-- START --
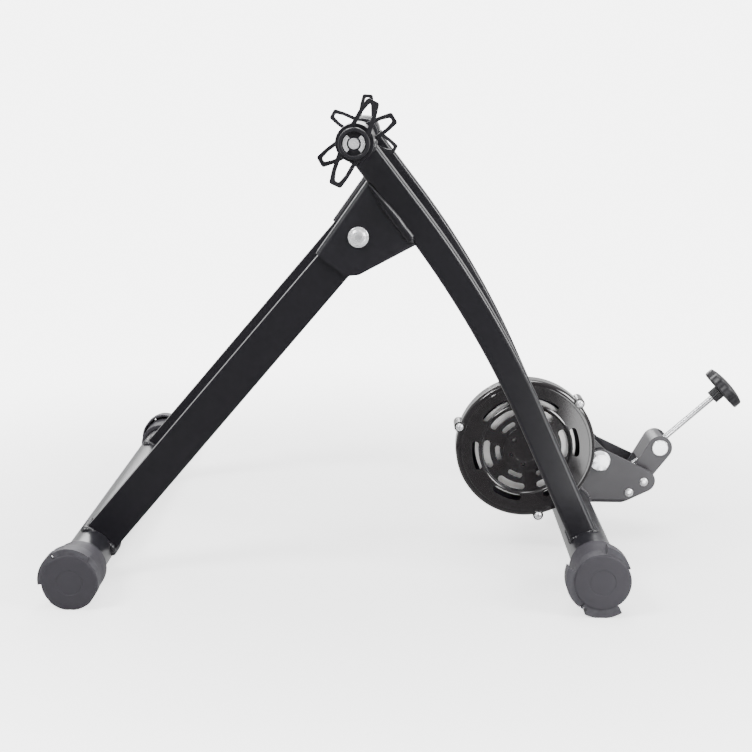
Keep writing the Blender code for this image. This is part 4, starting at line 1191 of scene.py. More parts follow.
@dataclass(frozen=True)
class FootCap:
    """A plastic foot cap: a sleeve, a face and a rim in steps of different height."""

    end: str
    side: Side
    point: Spot
    steps: tuple[tuple[float, float, float, float], ...]
    floor: float
    slits: tuple[float, ...]
    length: float = 0.043
    sleeve: float = 0.0237
    face: float = 0.0242
    rim_depth: float = 0.013
    rim_inset: float = 0.0012
    wall: float = 0.0019

    def build(self) -> None:
        """Builds the cap."""
        sign = self.side.value
        place = across(self.point, sign * (PLAN.half_width - self.length), sign)
        body = lathe(self.profile(), place, 96)
        rim = self.block([self.outline()], self.rim_inset, self.rim_inset + self.rim_depth)
        drill(rim, self.point, self.sleeve - 0.001)
        for step in self.steps:
            if min(step[2:]) > self.sleeve + 0.0034:
                self.hollow(rim, *step)
        for slit in self.slits:
            self.slot(rim, math.radians(slit))
        round_edges(rim, 0.00045, 2)
        word = self.side.word
        dress(group(body, rim), f"{self.end}_foot_cap_{word}", "moulding", MOULDED_PLASTIC,
              f"{self.end}_cap_{word}")

    def block(self, outlines: list[Outline], start: float, end: float) -> Shape:
        """A plate between two depths below the cap's face."""
        ends = (self.side.value * (PLAN.half_width - depth) for depth in (start, end))
        return plate(outlines, *sorted(ends))

    def profile(self) -> Profile:
        """Gives the turned part's profile.

        Returns:
            Points from the middle of its face to the middle of its inside.
        """
        face, length, sleeve, bore = self.face, self.length, self.sleeve, 0.0193
        back = length - 0.003
        return [
            (0, length - 0.0001), (0.0101, length - 0.0001), (0.0105, length - 0.0003),
            (0.0109, length - 0.0003), (0.0113, length), (face - 0.0016, length),
            (face - 0.0007, length - 0.0003), (face - 0.0001, length - 0.0009),
            (face, length - 0.0016), (face, back + 0.0003), (face - 0.0003, back),
            (sleeve + 0.0004, back), (sleeve, back - 0.0004), (sleeve, 0.0006),
            (sleeve - 0.0006, 0), (bore + 0.0005, 0), (bore, 0.0005), (bore, back), (0, back),
        ]

    def outline(self) -> Outline:
        """Gives the rim's edge.

        Returns:
            Its points, never below the floor.
        """
        points: Outline = []
        for first, last, start, end in self.steps:
            count = max(2, round((last - first) / 2.5))
            for k in range(count + 1):
                turn = math.radians(first + (last - first) * k / count)
                spot = Vector(self.point) + ray(turn, start + (end - start) * k / count)
                spot.y = max(spot.y, self.floor)
                points.append(spot)
        return points

    def hollow(self, rim: Shape, first: float, last: float, start: float, end: float) -> None:
        """Takes the inside out of a high step, open at its higher end and its back.

        Args:
            rim: The rim to cut.
            first: The step's first angle in degrees.
            last: Its last angle.
            start: Its radius at the first angle.
            end: Its radius at the last one.
        """
        centre = Vector(self.point)
        low, high = (first - 3, last - 5) if start > end else (first + 5, last + 3)
        outer: Outline = []
        for k in range(17):
            angle = low + (high - low) * k / 16
            share = (angle - first) / (last - first)
            radius = start + (end - start) * share - self.wall
            outer.append(centre + ray(math.radians(angle), radius))
        inner = arc(centre, self.sleeve + 0.0006, math.radians(high), math.radians(low), 16)
        cut(rim, self.block([outer + inner], self.rim_inset + 0.0030, PAST))

    def slot(self, rim: Shape, turn: float) -> None:
        """Cuts a narrow slot into the rim's edge.

        Args:
            rim: The rim to cut.
            turn: The slot's angle.
        """
        side = ray(turn + math.pi / 2, 0.0008)
        start, end = (Vector(self.point) + ray(turn, r) for r in (self.sleeve + 0.0006, 0.040))
        shape = [start - side, end - side, end + side, start + side]
        cut(rim, self.block([shape], -PAST, PAST))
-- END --
Reprint the data above from the opening line to the line holding "wall: float = 0.0019", inclusive, and nothing else.

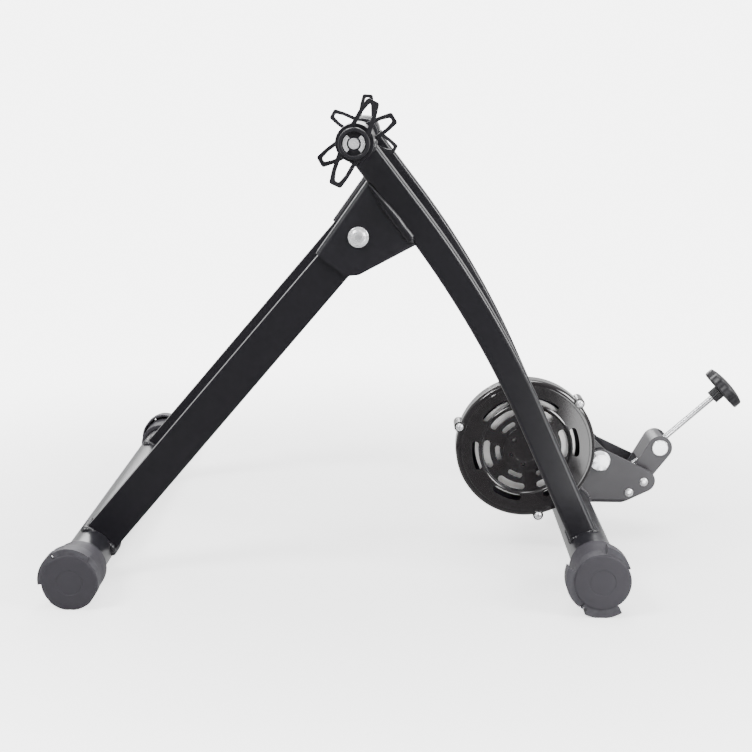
Keep writing the Blender code for this image. This is part 4, starting at line 1191 of scene.py. More parts follow.
@dataclass(frozen=True)
class FootCap:
    """A plastic foot cap: a sleeve, a face and a rim in steps of different height."""

    end: str
    side: Side
    point: Spot
    steps: tuple[tuple[float, float, float, float], ...]
    floor: float
    slits: tuple[float, ...]
    length: float = 0.043
    sleeve: float = 0.0237
    face: float = 0.0242
    rim_depth: float = 0.013
    rim_inset: float = 0.0012
    wall: float = 0.0019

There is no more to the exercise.